**Given request:** Return the listing word for word, as given.

╭──

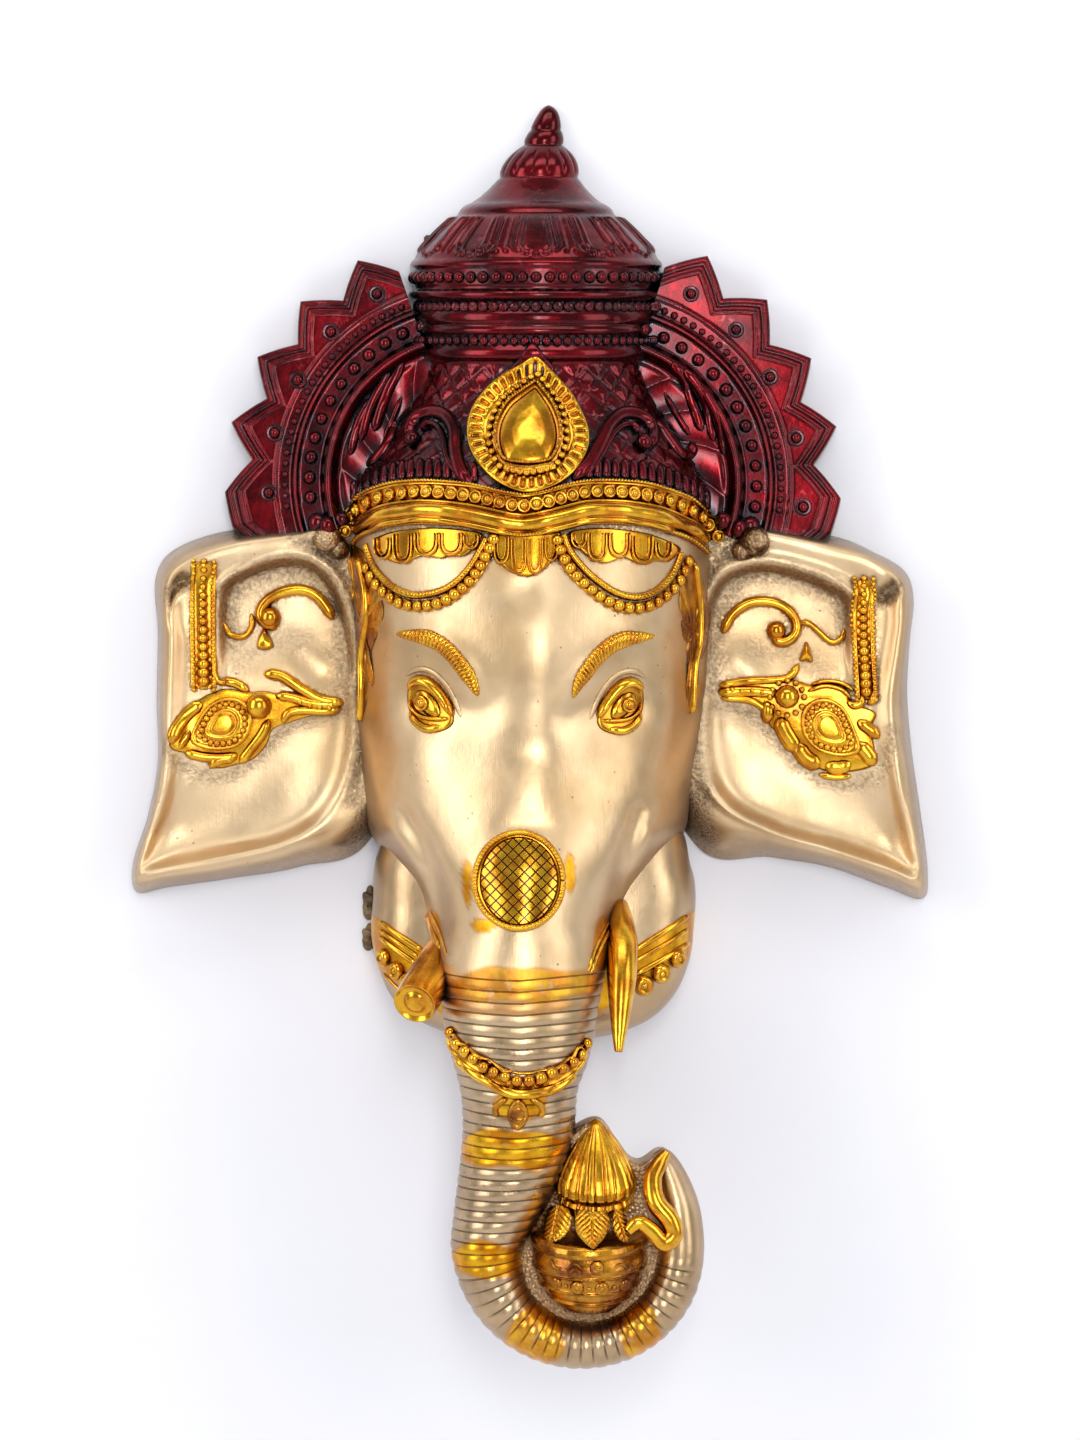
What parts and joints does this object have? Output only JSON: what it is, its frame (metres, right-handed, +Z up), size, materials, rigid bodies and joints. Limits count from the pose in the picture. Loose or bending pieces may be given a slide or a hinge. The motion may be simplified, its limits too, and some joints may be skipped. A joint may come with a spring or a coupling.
{
  "type": "ganesha mask wall hanging",
  "caption": "Hollow cast-brass relief mask of Ganesha with crown, zigzag fans, wide ears and a trunk curled round a pot; open at the back, with a hanging bar.",
  "frame": {"origin": "middle of the hanging bar's back face, on the wall plane", "axes": "+Y into the wall, +Z up, +X to the viewer's right; the front of the mask faces -Y"},
  "size_m": [0.3999, 0.12, 0.6123],
  "materials": {
    "cast_brass": "cast and chased brass with tinted lacquers"
  },
  "bodies": {
    "root": {"ganesha_mask": "cast_brass"}
  },
  "joints": []
}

╰──

**Response below:**
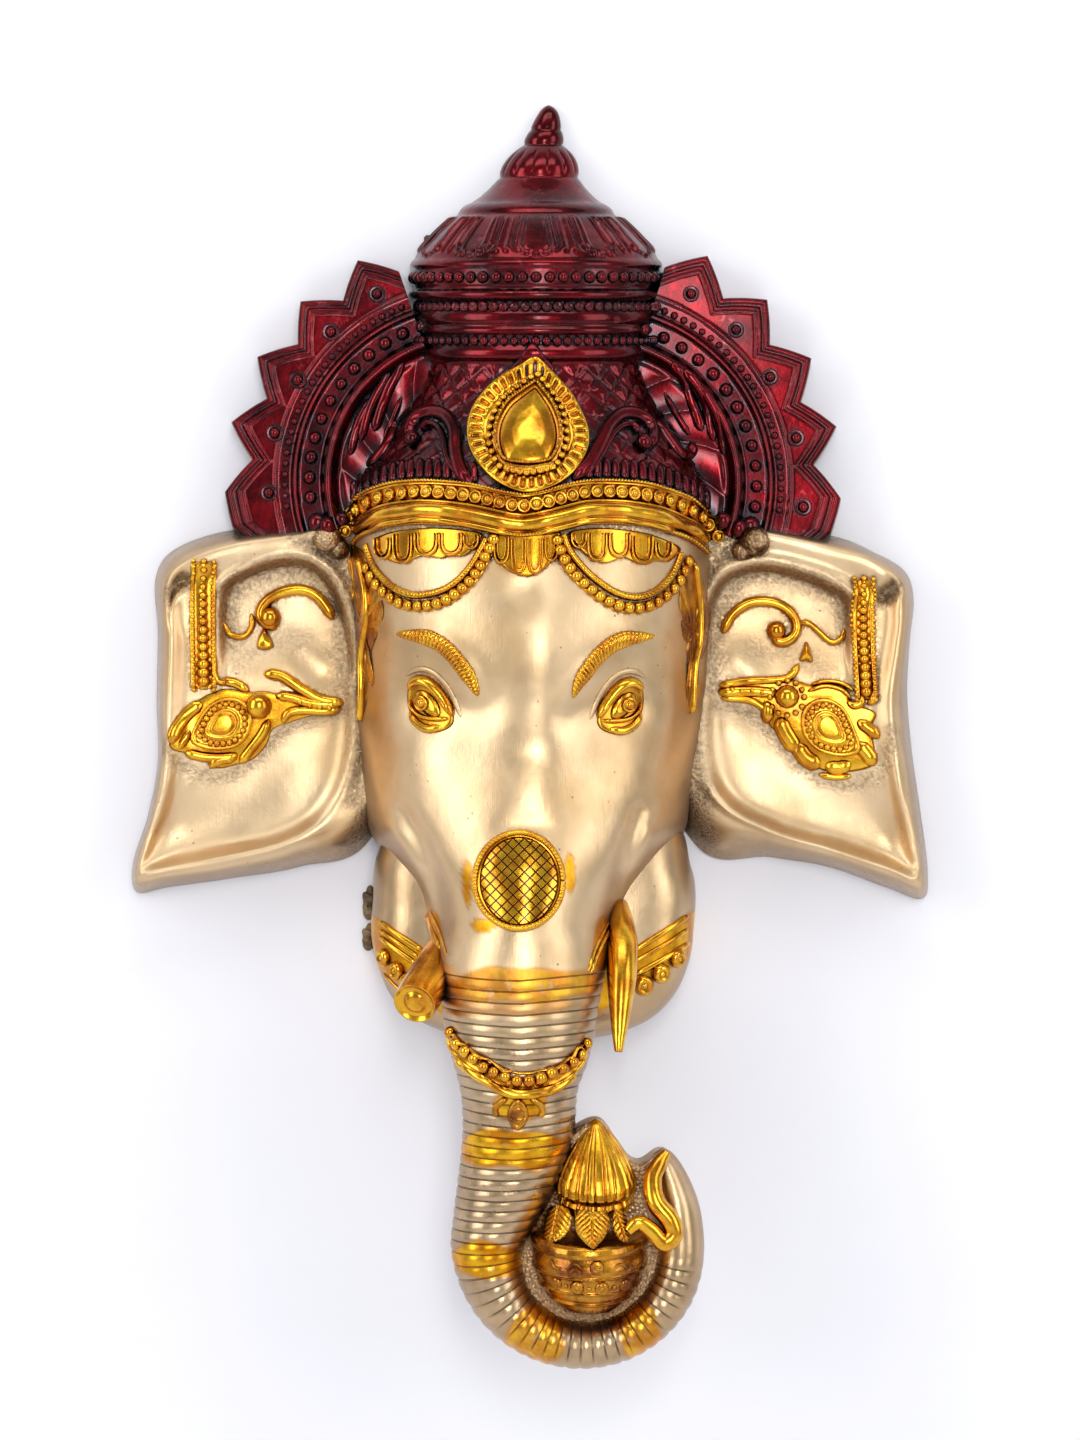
What parts and joints does this object have? Output only JSON: what it is, its frame (metres, right-handed, +Z up), size, materials, rigid bodies and joints. Limits count from the pose in the picture. Loose or bending pieces may be given a slide or a hinge. The motion may be simplified, its limits too, and some joints may be skipped. A joint may come with a spring or a coupling.
{
  "type": "ganesha mask wall hanging",
  "caption": "Hollow cast-brass relief mask of Ganesha with crown, zigzag fans, wide ears and a trunk curled round a pot; open at the back, with a hanging bar.",
  "frame": {"origin": "middle of the hanging bar's back face, on the wall plane", "axes": "+Y into the wall, +Z up, +X to the viewer's right; the front of the mask faces -Y"},
  "size_m": [0.3999, 0.12, 0.6123],
  "materials": {
    "cast_brass": "cast and chased brass with tinted lacquers"
  },
  "bodies": {
    "root": {"ganesha_mask": "cast_brass"}
  },
  "joints": []
}